* [GIVEN EXERCISE] The listing beneath should be written out in full, exactly as shown.
### PROVIDED MATERIAL
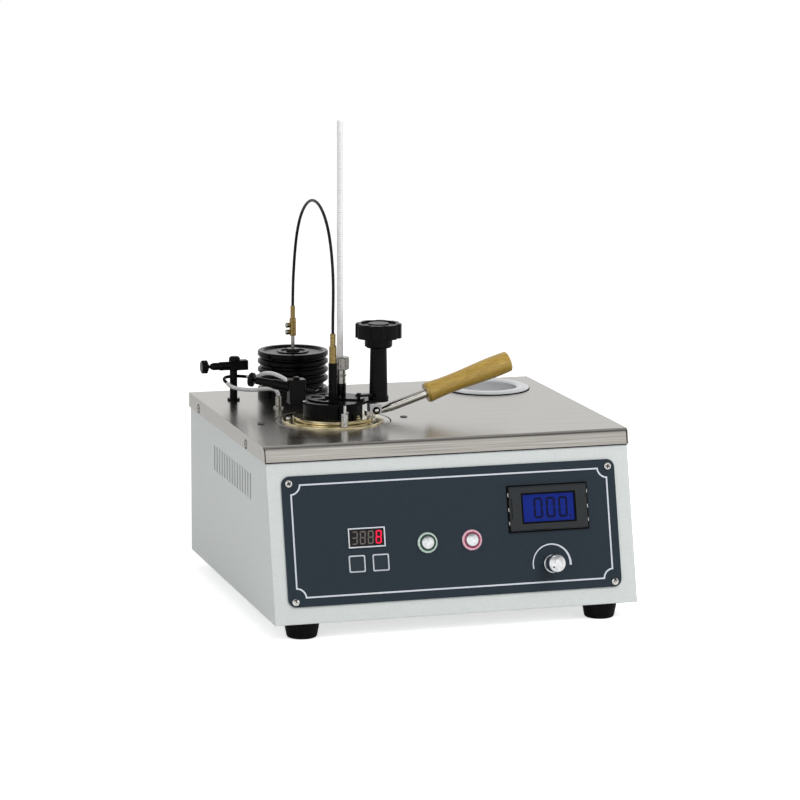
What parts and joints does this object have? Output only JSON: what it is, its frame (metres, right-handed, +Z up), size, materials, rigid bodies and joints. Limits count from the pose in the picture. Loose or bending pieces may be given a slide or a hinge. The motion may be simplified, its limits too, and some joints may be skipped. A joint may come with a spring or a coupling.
{
  "type": "flash point tester",
  "caption": "Bench flash point tester: sloping-front case, heated stove with lidded brass cup, motor-driven stirrer, shutter knob, gas igniter and thermometer.",
  "frame": {"origin": "on the bench under the middle of the overall box, at the level of the feet", "axes": "+Z up, the control panel faces -Y, +X to the right as seen from the front"},
  "size_m": [0.366, 0.3773, 0.476],
  "materials": {
    "case_paint": "smooth semi-gloss enamel",
    "cover_steel": "brushed",
    "panel_film": "matt printed film",
    "black_metal": "semi-gloss black",
    "black_plastic": "moulded",
    "key_film": "matt",
    "rubber": "matt",
    "brass": "satin",
    "chrome": "polished",
    "steel": "turned",
    "aluminium": "turned",
    "wood": "varnished",
    "glass": "clear",
    "lcd": "backlit",
    "led": "dark window",
    "green_ring": "satin",
    "red_ring": "satin",
    "silicone": "soft translucent",
    "cast_grey": "cast",
    "heater": "mica and steel",
    "board": "lacquered",
    "iron": "laminated"
  },
  "bodies": {
    "base": {"case_shell": "case_paint", "top_cover": "cover_steel", "front_panel": "panel_film", "case_screws": "chrome", "feet": "rubber", "led_display": "led", "button_ring_left": "green_ring", "button_ring_right": "red_ring", "meter_bezel": "black_plastic", "meter_lcd": "lcd", "potentiometer": "steel", "power_inlet": "black_plastic", "fuse_holder": "black_plastic", "gas_inlet": "brass", "gas_pipe": "brass", "control_board": "board", "transformer": "iron", "air_bath": "iron", "stove_trim": "cover_steel", "stove_plate": "brass", "heater_band": "heater", "stove_screws": "steel", "locating_post": "steel", "storage_well": "cast_grey", "motor_housing": "black_metal", "motor_cap": "black_metal", "gas_post": "black_metal", "gas_valve_body": "black_metal", "gas_tube": "black_metal", "plate_nipple": "aluminium", "supply_hose": "silicone", "hose_post_side": "silicone"},
    "key_left": {"key_left": "key_film"},
    "key_right": {"key_right": "key_film"},
    "button_left": {"button_left": "chrome"},
    "button_right": {"button_right": "chrome"},
    "pot_knob": {"pot_knob": "aluminium"},
    "post_valve_knob": {"post_valve_knob": "black_metal"},
    "motor_spindle": {"motor_spindle": "steel"},
    "cup": {"cup": "brass", "handle_rod": "chrome", "handle_grip": "wood", "handle_bracket": "chrome"},
    "lid": {"lid_rim": "black_metal", "lid_cover": "black_metal", "stirrer_housing": "black_metal", "thermometer_socket": "black_metal", "knob_post": "black_plastic", "burner_block": "black_metal", "flexible_shaft": "rubber", "hose_lid_side": "silicone"},
    "shutter_knob": {"shutter_knob": "black_plastic"},
    "shutter": {"shutter": "black_metal"},
    "igniter": {"igniter_tube": "black_metal"},
    "burner_valve_knob": {"burner_valve_knob": "black_metal"},
    "stirrer": {"stirrer": "steel", "stirrer_coupling": "brass"},
    "drive_coupling": {"drive_coupling": "brass"},
    "thermometer": {"thermometer": "glass", "thermometer_ferrule": "steel"}
  },
  "joints": [
    {"name": "cup_lift", "type": "slide", "parent": "base", "child": "cup", "axis": [0, 0, 1], "range_m": [0, 0.075], "deforming": ["hose_post_side"]},
    {"name": "lid_lift", "type": "slide", "parent": "cup", "child": "lid", "axis": [0, 0, 1], "range_m": [0, 0.07], "deforming": ["hose_lid_side"]},
    {"name": "thermometer_lift", "type": "slide", "parent": "lid", "child": "thermometer", "axis": [0, 0, 1], "range_m": [0, 0.09]},
    {"name": "motor_spin", "type": "hinge", "parent": "base", "child": "motor_spindle", "pos_m": [-0.0825, 0.12883, 0.2275], "axis": [0, 0, 1], "continuous": true},
    {"name": "drive_spin", "type": "hinge", "parent": "lid", "child": "drive_coupling", "pos_m": [-0.0825, 0.12883, 0.2602], "axis": [0, 0, 1], "continuous": true},
    {"name": "stirrer_spin", "type": "hinge", "parent": "lid", "child": "stirrer", "pos_m": [-0.0825, -0.02367, 0.203], "axis": [0, 0, 1], "continuous": true},
    {"name": "shutter_knob_turn", "type": "hinge", "parent": "lid", "child": "shutter_knob", "pos_m": [-0.0385, -0.03267, 0.2635], "axis": [0, 0, -1], "range_deg": [0, 38], "stiffness_Nm_per_rad": 0.12, "springref_deg": -11.46},
    {"name": "shutter_turn", "type": "hinge", "parent": "lid", "child": "shutter", "pos_m": [-0.0825, -0.02367, 0.203], "axis": [0, 0, 1], "range_deg": [0, 30.5]},
    {"name": "igniter_dip", "type": "hinge", "parent": "lid", "child": "igniter", "pos_m": [-0.1195, -0.02367, 0.215], "axis": [0.8121, -0.5687, -0.1305], "range_deg": [0, 38]},
    {"name": "burner_valve_turn", "type": "hinge", "parent": "lid", "child": "burner_valve_knob", "pos_m": [-0.1195, -0.02367, 0.215], "axis": [0.8121, -0.5687, -0.1305], "range_deg": [0, 270]},
    {"name": "post_valve_turn", "type": "hinge", "parent": "base", "child": "post_valve_knob", "pos_m": [-0.1492, 0.11183, 0.2167], "axis": [-1, 0, 0], "range_deg": [0, 270]},
    {"name": "pot_turn", "type": "hinge", "parent": "base", "child": "pot_knob", "pos_m": [0.0961, -0.17935, 0.06065], "axis": [0, -0.9717, 0.2363], "range_deg": [-270, 0]},
    {"name": "button_left_press", "type": "slide", "parent": "base", "child": "button_left", "axis": [0, 0.9717, -0.2363], "range_m": [0, 0.0025], "stiffness_N_per_m": 500, "springref_m": -0.0015},
    {"name": "button_right_press", "type": "slide", "parent": "base", "child": "button_right", "axis": [0, 0.9717, -0.2363], "range_m": [0, 0.0025], "stiffness_N_per_m": 500, "springref_m": -0.0015},
    {"name": "key_left_press", "type": "slide", "parent": "base", "child": "key_left", "axis": [0, 0.9717, -0.2363], "range_m": [0, 0.0005], "stiffness_N_per_m": 2500, "springref_m": -0.0003},
    {"name": "key_right_press", "type": "slide", "parent": "base", "child": "key_right", "axis": [0, 0.9717, -0.2363], "range_m": [0, 0.0005], "stiffness_N_per_m": 2500, "springref_m": -0.0003}
  ],
  "couplings": [
    {"joint": "drive_spin", "follows": "motor_spin", "ratio": 1},
    {"joint": "stirrer_spin", "follows": "motor_spin", "ratio": -1},
    {"joint": "shutter_turn", "follows": "shutter_knob_turn", "ratio": 0.80263},
    {"joint": "igniter_dip", "follows": "shutter_knob_turn", "ratio": 1}
  ]
}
######
* [WRITTEN ANSWER]
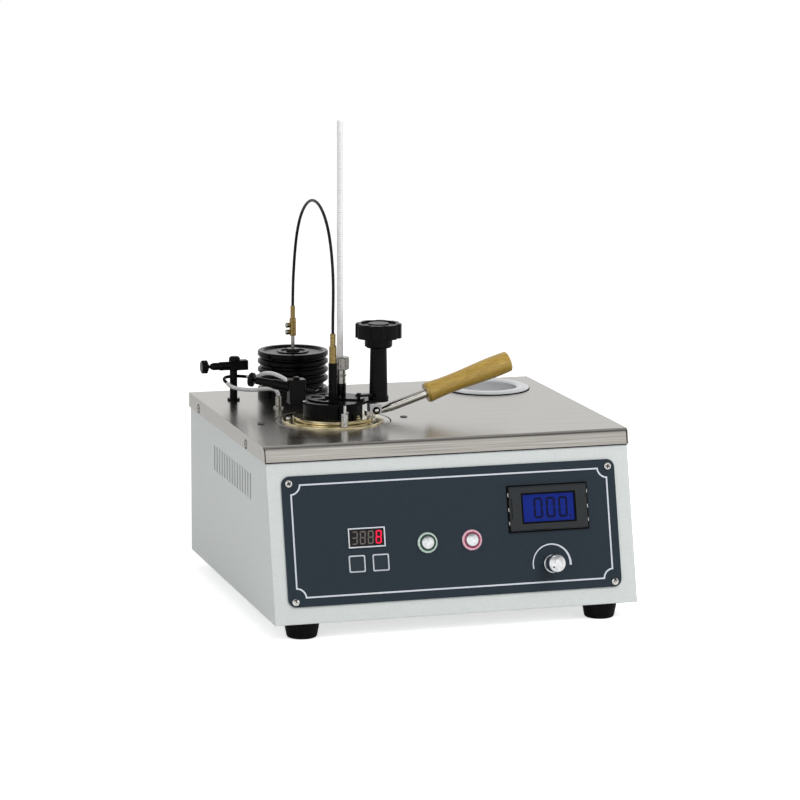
What parts and joints does this object have? Output only JSON: what it is, its frame (metres, right-handed, +Z up), size, materials, rigid bodies and joints. Limits count from the pose in the picture. Loose or bending pieces may be given a slide or a hinge. The motion may be simplified, its limits too, and some joints may be skipped. A joint may come with a spring or a coupling.
{
  "type": "flash point tester",
  "caption": "Bench flash point tester: sloping-front case, heated stove with lidded brass cup, motor-driven stirrer, shutter knob, gas igniter and thermometer.",
  "frame": {"origin": "on the bench under the middle of the overall box, at the level of the feet", "axes": "+Z up, the control panel faces -Y, +X to the right as seen from the front"},
  "size_m": [0.366, 0.3773, 0.476],
  "materials": {
    "case_paint": "smooth semi-gloss enamel",
    "cover_steel": "brushed",
    "panel_film": "matt printed film",
    "black_metal": "semi-gloss black",
    "black_plastic": "moulded",
    "key_film": "matt",
    "rubber": "matt",
    "brass": "satin",
    "chrome": "polished",
    "steel": "turned",
    "aluminium": "turned",
    "wood": "varnished",
    "glass": "clear",
    "lcd": "backlit",
    "led": "dark window",
    "green_ring": "satin",
    "red_ring": "satin",
    "silicone": "soft translucent",
    "cast_grey": "cast",
    "heater": "mica and steel",
    "board": "lacquered",
    "iron": "laminated"
  },
  "bodies": {
    "base": {"case_shell": "case_paint", "top_cover": "cover_steel", "front_panel": "panel_film", "case_screws": "chrome", "feet": "rubber", "led_display": "led", "button_ring_left": "green_ring", "button_ring_right": "red_ring", "meter_bezel": "black_plastic", "meter_lcd": "lcd", "potentiometer": "steel", "power_inlet": "black_plastic", "fuse_holder": "black_plastic", "gas_inlet": "brass", "gas_pipe": "brass", "control_board": "board", "transformer": "iron", "air_bath": "iron", "stove_trim": "cover_steel", "stove_plate": "brass", "heater_band": "heater", "stove_screws": "steel", "locating_post": "steel", "storage_well": "cast_grey", "motor_housing": "black_metal", "motor_cap": "black_metal", "gas_post": "black_metal", "gas_valve_body": "black_metal", "gas_tube": "black_metal", "plate_nipple": "aluminium", "supply_hose": "silicone", "hose_post_side": "silicone"},
    "key_left": {"key_left": "key_film"},
    "key_right": {"key_right": "key_film"},
    "button_left": {"button_left": "chrome"},
    "button_right": {"button_right": "chrome"},
    "pot_knob": {"pot_knob": "aluminium"},
    "post_valve_knob": {"post_valve_knob": "black_metal"},
    "motor_spindle": {"motor_spindle": "steel"},
    "cup": {"cup": "brass", "handle_rod": "chrome", "handle_grip": "wood", "handle_bracket": "chrome"},
    "lid": {"lid_rim": "black_metal", "lid_cover": "black_metal", "stirrer_housing": "black_metal", "thermometer_socket": "black_metal", "knob_post": "black_plastic", "burner_block": "black_metal", "flexible_shaft": "rubber", "hose_lid_side": "silicone"},
    "shutter_knob": {"shutter_knob": "black_plastic"},
    "shutter": {"shutter": "black_metal"},
    "igniter": {"igniter_tube": "black_metal"},
    "burner_valve_knob": {"burner_valve_knob": "black_metal"},
    "stirrer": {"stirrer": "steel", "stirrer_coupling": "brass"},
    "drive_coupling": {"drive_coupling": "brass"},
    "thermometer": {"thermometer": "glass", "thermometer_ferrule": "steel"}
  },
  "joints": [
    {"name": "cup_lift", "type": "slide", "parent": "base", "child": "cup", "axis": [0, 0, 1], "range_m": [0, 0.075], "deforming": ["hose_post_side"]},
    {"name": "lid_lift", "type": "slide", "parent": "cup", "child": "lid", "axis": [0, 0, 1], "range_m": [0, 0.07], "deforming": ["hose_lid_side"]},
    {"name": "thermometer_lift", "type": "slide", "parent": "lid", "child": "thermometer", "axis": [0, 0, 1], "range_m": [0, 0.09]},
    {"name": "motor_spin", "type": "hinge", "parent": "base", "child": "motor_spindle", "pos_m": [-0.0825, 0.12883, 0.2275], "axis": [0, 0, 1], "continuous": true},
    {"name": "drive_spin", "type": "hinge", "parent": "lid", "child": "drive_coupling", "pos_m": [-0.0825, 0.12883, 0.2602], "axis": [0, 0, 1], "continuous": true},
    {"name": "stirrer_spin", "type": "hinge", "parent": "lid", "child": "stirrer", "pos_m": [-0.0825, -0.02367, 0.203], "axis": [0, 0, 1], "continuous": true},
    {"name": "shutter_knob_turn", "type": "hinge", "parent": "lid", "child": "shutter_knob", "pos_m": [-0.0385, -0.03267, 0.2635], "axis": [0, 0, -1], "range_deg": [0, 38], "stiffness_Nm_per_rad": 0.12, "springref_deg": -11.46},
    {"name": "shutter_turn", "type": "hinge", "parent": "lid", "child": "shutter", "pos_m": [-0.0825, -0.02367, 0.203], "axis": [0, 0, 1], "range_deg": [0, 30.5]},
    {"name": "igniter_dip", "type": "hinge", "parent": "lid", "child": "igniter", "pos_m": [-0.1195, -0.02367, 0.215], "axis": [0.8121, -0.5687, -0.1305], "range_deg": [0, 38]},
    {"name": "burner_valve_turn", "type": "hinge", "parent": "lid", "child": "burner_valve_knob", "pos_m": [-0.1195, -0.02367, 0.215], "axis": [0.8121, -0.5687, -0.1305], "range_deg": [0, 270]},
    {"name": "post_valve_turn", "type": "hinge", "parent": "base", "child": "post_valve_knob", "pos_m": [-0.1492, 0.11183, 0.2167], "axis": [-1, 0, 0], "range_deg": [0, 270]},
    {"name": "pot_turn", "type": "hinge", "parent": "base", "child": "pot_knob", "pos_m": [0.0961, -0.17935, 0.06065], "axis": [0, -0.9717, 0.2363], "range_deg": [-270, 0]},
    {"name": "button_left_press", "type": "slide", "parent": "base", "child": "button_left", "axis": [0, 0.9717, -0.2363], "range_m": [0, 0.0025], "stiffness_N_per_m": 500, "springref_m": -0.0015},
    {"name": "button_right_press", "type": "slide", "parent": "base", "child": "button_right", "axis": [0, 0.9717, -0.2363], "range_m": [0, 0.0025], "stiffness_N_per_m": 500, "springref_m": -0.0015},
    {"name": "key_left_press", "type": "slide", "parent": "base", "child": "key_left", "axis": [0, 0.9717, -0.2363], "range_m": [0, 0.0005], "stiffness_N_per_m": 2500, "springref_m": -0.0003},
    {"name": "key_right_press", "type": "slide", "parent": "base", "child": "key_right", "axis": [0, 0.9717, -0.2363], "range_m": [0, 0.0005], "stiffness_N_per_m": 2500, "springref_m": -0.0003}
  ],
  "couplings": [
    {"joint": "drive_spin", "follows": "motor_spin", "ratio": 1},
    {"joint": "stirrer_spin", "follows": "motor_spin", "ratio": -1},
    {"joint": "shutter_turn", "follows": "shutter_knob_turn", "ratio": 0.80263},
    {"joint": "igniter_dip", "follows": "shutter_knob_turn", "ratio": 1}
  ]
}